Records from a dataset
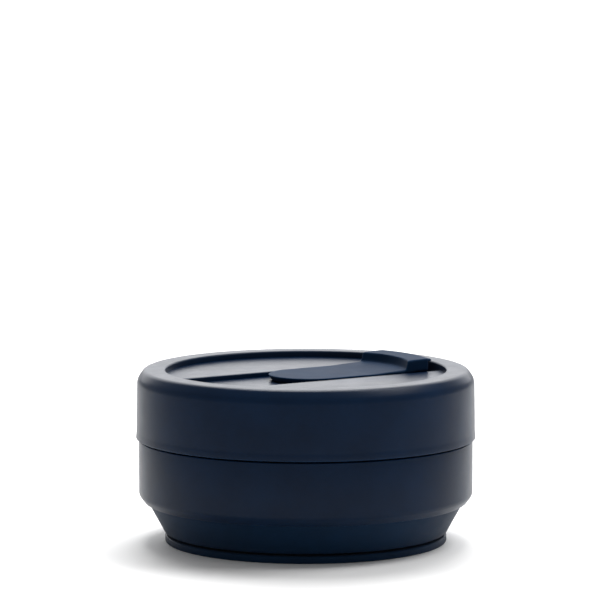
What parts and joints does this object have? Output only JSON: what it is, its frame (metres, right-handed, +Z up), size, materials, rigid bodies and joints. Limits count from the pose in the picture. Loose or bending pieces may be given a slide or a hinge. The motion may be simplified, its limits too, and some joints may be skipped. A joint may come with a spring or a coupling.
{
  "type": "collapsible travel cup",
  "caption": "Folded silicone travel cup with a heat sleeve, a press-on lid and a flip stopper over its sip hole.",
  "frame": {"origin": "on the table, under the middle of the cup's foot, with the cup folded", "axes": "+Z up through the middle of the cup and lid; +X along the stopper, from its fold line to its thumb bar"},
  "size_m": [0.0964, 0.0964, 0.051],
  "materials": {
    "cup_silicone": "matte",
    "sleeve_plastic": "satin",
    "lid_plastic": "satin",
    "stopper_silicone": "matte"
  },
  "bodies": {
    "base": {"cup_base_section": "cup_silicone"},
    "fold": {"cup_fold_wall": "cup_silicone"},
    "upper": {"cup_upper_wall": "cup_silicone"},
    "sleeve": {"heat_sleeve": "sleeve_plastic"},
    "lid": {"lid_shell": "lid_plastic", "stopper_anchor": "stopper_silicone"},
    "stopper": {"stopper_strap": "stopper_silicone", "stopper_head": "stopper_silicone"}
  },
  "joints": [
    {"name": "cup_extend", "type": "slide", "parent": "base", "child": "upper", "axis": [0, 0, 1], "range_m": [0, 0.072]},
    {"name": "fold_follow", "type": "slide", "parent": "base", "child": "fold", "axis": [0, 0, 1], "range_m": [0, 0.036]},
    {"name": "sleeve_slide", "type": "slide", "parent": "upper", "child": "sleeve", "axis": [0, 0, -1], "range_m": [0, 0.01]},
    {"name": "lid_lift", "type": "slide", "parent": "upper", "child": "lid", "axis": [0, 0, 1], "range_m": [0, 0.03]},
    {"name": "stopper_hinge", "type": "hinge", "parent": "lid", "child": "stopper", "pos_m": [0.006, 0, 0.0476], "axis": [0, -1, 0], "range_deg": [0, 160]}
  ],
  "couplings": [
    {"joint": "fold_follow", "follows": "cup_extend", "ratio": 0.5}
  ]
}
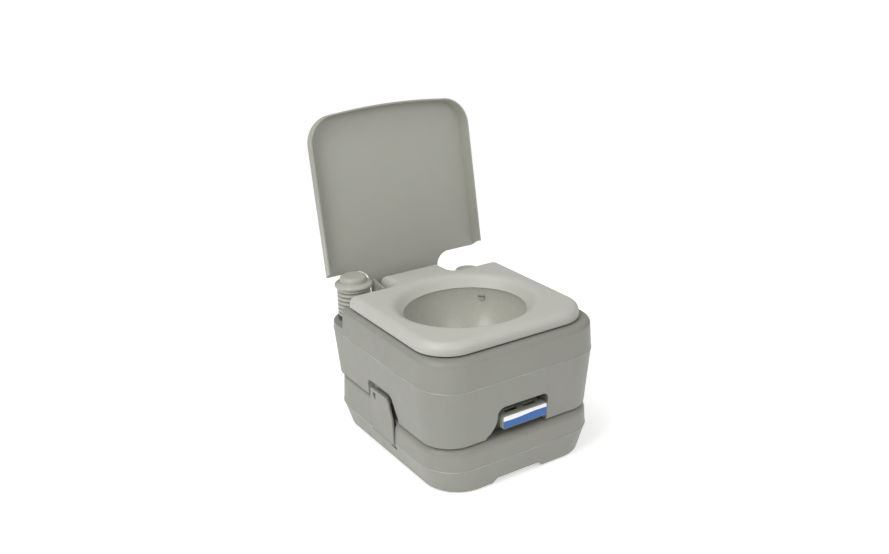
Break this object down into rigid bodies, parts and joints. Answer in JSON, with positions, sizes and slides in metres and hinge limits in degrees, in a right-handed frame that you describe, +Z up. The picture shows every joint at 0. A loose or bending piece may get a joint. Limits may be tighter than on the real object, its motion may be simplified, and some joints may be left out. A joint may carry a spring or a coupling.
{
  "type": "portable camp toilet",
  "caption": "Two-piece portable camp toilet: hollow waste tank with pull valve and swing-out spout, clipped under a flush tank with bowl, bellows pump, hinged seat and lid.",
  "frame": {"origin": "on the floor under the middle of the tanks", "axes": "+Z up, -Y towards the valve handle at the front, -X towards the pump's side"},
  "size_m": [0.366, 0.4631, 0.6027],
  "materials": {
    "tank_plastic": "satin moulded grey",
    "seat_plastic": "satin moulded light grey",
    "bowl_plastic": "smooth light grey",
    "dark_plastic": "plain moulded",
    "rubber": "soft black",
    "bellows_rubber": "soft grey",
    "hose": "smooth",
    "steel": "bright",
    "pin_plastic": "smooth",
    "label": "printed two-tone film"
  },
  "bodies": {
    "base": {"waste_tank": "tank_plastic", "valve_housing": "dark_plastic", "valve_seal": "rubber", "valve_screws": "steel", "latch_pins": "steel", "spout_retainer": "dark_plastic", "spout_swivel_seal": "rubber"},
    "valve": {"valve_blade": "dark_plastic", "valve_handle": "tank_plastic", "handle_label": "label"},
    "left_latch": {"latch_left": "tank_plastic"},
    "right_latch": {"latch_right": "tank_plastic"},
    "spout": {"pour_spout": "tank_plastic"},
    "spout_gasket": {"spout_cap_seal": "rubber"},
    "spout_screw_cap": {"spout_cap": "tank_plastic"},
    "flush": {"flush_tank": "tank_plastic", "bowl": "bowl_plastic", "bowl_outlet_seal": "rubber", "flush_spreader": "dark_plastic", "flush_hose": "hose", "pump_base": "dark_plastic", "pump_valve_body": "dark_plastic", "pump_check_ball": "dark_plastic", "pump_pickup_tube": "dark_plastic", "pump_strainer": "dark_plastic", "hinge_pin_left": "pin_plastic", "hinge_pin_right": "pin_plastic"},
    "pump_head": {"pump_bellows": "bellows_rubber", "pump_collar": "tank_plastic", "pump_knob": "tank_plastic"},
    "filler_gasket": {"filler_cap_seal": "rubber"},
    "filler_screw_cap": {"filler_cap": "tank_plastic"},
    "seat_ring": {"seat": "seat_plastic", "seat_bumpers": "rubber"},
    "lid_panel": {"lid": "seat_plastic"}
  },
  "joints": [
    {"name": "valve_pull", "type": "slide", "parent": "base", "child": "valve", "axis": [0, -1, 0], "range_m": [0, 0.11]},
    {"name": "left_latch_swing", "type": "hinge", "parent": "base", "child": "left_latch", "pos_m": [-0.175, -0.006, 0.046], "axis": [0, -1, 0], "range_deg": [0, 50]},
    {"name": "right_latch_swing", "type": "hinge", "parent": "base", "child": "right_latch", "pos_m": [0.175, -0.006, 0.046], "axis": [0, 1, 0], "range_deg": [0, 50]},
    {"name": "spout_swing", "type": "hinge", "parent": "base", "child": "spout", "pos_m": [0.058, 0.152, 0.07], "axis": [0, 0, -1], "range_deg": [0, 90]},
    {"name": "spout_cap_off", "type": "slide", "parent": "spout", "child": "spout_gasket", "axis": [-1, 0, 0], "range_m": [0, 0.04]},
    {"name": "spout_cap_turn", "type": "hinge", "parent": "spout_gasket", "child": "spout_screw_cap", "pos_m": [-0.062, 0.152, 0.076], "axis": [-1, 0, 0], "continuous": true},
    {"name": "flush_lift", "type": "slide", "parent": "base", "child": "flush", "axis": [0, 0, 1], "range_m": [0, 0.2]},
    {"name": "pump_press", "type": "slide", "parent": "flush", "child": "pump_head", "axis": [0, 0, 1], "range_m": [-0.022, 0], "stiffness_N_per_m": 400, "springref_m": 0.012, "deforming": ["pump_bellows"]},
    {"name": "filler_cap_lift", "type": "slide", "parent": "flush", "child": "filler_gasket", "axis": [0, 0, 1], "range_m": [0, 0.04]},
    {"name": "filler_cap_turn", "type": "hinge", "parent": "filler_gasket", "child": "filler_screw_cap", "pos_m": [0.131, 0.165, 0.25], "axis": [0, 0, 1], "continuous": true},
    {"name": "seat_hinge", "type": "hinge", "parent": "flush", "child": "seat_ring", "pos_m": [0, 0.167, 0.253], "axis": [-1, 0, 0], "range_deg": [0, 100]},
    {"name": "lid_hinge", "type": "hinge", "parent": "flush", "child": "lid_panel", "pos_m": [0, 0.167, 0.253], "axis": [-1, 0, 0], "range_deg": [-100, 0]}
  ]
}
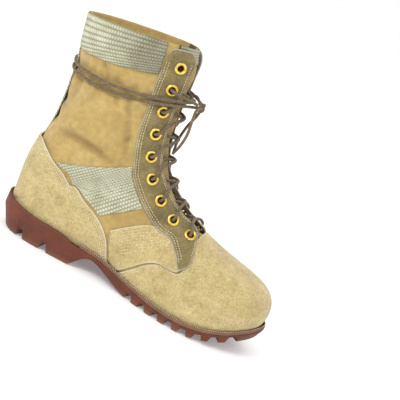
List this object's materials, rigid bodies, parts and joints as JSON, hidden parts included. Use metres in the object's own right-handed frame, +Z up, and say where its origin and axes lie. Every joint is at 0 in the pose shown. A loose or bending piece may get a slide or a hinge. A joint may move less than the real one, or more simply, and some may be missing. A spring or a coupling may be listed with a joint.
{
  "type": "combat boot",
  "caption": "High laced combat boot for the left foot: suede foot, canvas shaft, woven bands, brass eyelets and a lugged rubber sole.",
  "frame": {"origin": "middle of the heel's flat, on the floor", "axes": "+X towards the toe, +Y towards the outer side of the left foot, +Z up"},
  "size_m": [0.3074, 0.1104, 0.2548],
  "materials": {
    "rubber": "matt brick-red moulded rubber, dusty",
    "welt_rubber": "ribbed brick-red rubber strip",
    "lining": "plain woven footbed cover",
    "canvas": "golden tan cotton duck",
    "tongue_canvas": "golden tan cotton duck",
    "suede": "sandy rough-out suede",
    "webbing": "coarse khaki and cream webbing",
    "brass": "yellow lacquered brass",
    "lace": "round brown braided lace"
  },
  "bodies": {
    "root": {"outsole": "rubber", "welt": "welt_rubber", "insole": "lining", "upper": "canvas", "tongue": "tongue_canvas", "counter": "suede", "vamp": "suede", "side_panel_inner": "suede", "side_panel_outer": "suede", "eyestay_inner": "suede", "eyestay_outer": "suede", "collar_band": "webbing", "back_strip": "webbing", "ankle_strap_inner": "webbing", "ankle_strap_outer": "webbing", "lace_wrap": "lace", "eyelet_inner_1": "brass", "eyelet_inner_2": "brass", "eyelet_inner_3": "brass", "eyelet_inner_4": "brass", "eyelet_inner_5": "brass", "eyelet_inner_6": "brass", "eyelet_inner_7": "brass", "eyelet_inner_8": "brass", "eyelet_inner_9": "brass", "eyelet_outer_1": "brass", "eyelet_outer_2": "brass", "eyelet_outer_3": "brass", "eyelet_outer_4": "brass", "eyelet_outer_5": "brass", "eyelet_outer_6": "brass", "eyelet_outer_7": "brass", "eyelet_outer_8": "brass", "eyelet_outer_9": "brass", "lace_bar": "lace", "lace_crossing_1": "lace", "lace_crossing_2": "lace", "lace_crossing_3": "lace", "lace_crossing_4": "lace", "lace_crossing_5": "lace", "lace_crossing_6": "lace", "lace_crossing_7": "lace", "lace_crossing_8": "lace", "lace_knot": "lace", "lace_end_1": "lace", "lace_end_2": "lace"}
  },
  "joints": []
}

DIRECTIONS FOR THIS TASK
Of the lines above, copy each that contains "axes".

SOLUTION TO THE PROBLEM
  "frame": {"origin": "on the table, under the middle of the cup's foot, with the cup folded", "axes": "+Z up through the middle of the cup and lid; +X along the stopper, from its fold line to its thumb bar"},
  "frame": {"origin": "on the floor under the middle of the tanks", "axes": "+Z up, -Y towards the valve handle at the front, -X towards the pump's side"},
List this object's materials, rigid bodies, parts and joints as JSON, hidden parts included. Use metres in the object's own right-handed frame, +Z up, and say where its origin and axes lie. Every joint is at 0 in the pose shown. A loose or bending piece may get a slide or a hinge. A joint may move less than the real one, or more simply, and some may be missing. A spring or a coupling may be listed with a joint.
  "frame": {"origin": "middle of the heel's flat, on the floor", "axes": "+X towards the toe, +Y towards the outer side of the left foot, +Z up"},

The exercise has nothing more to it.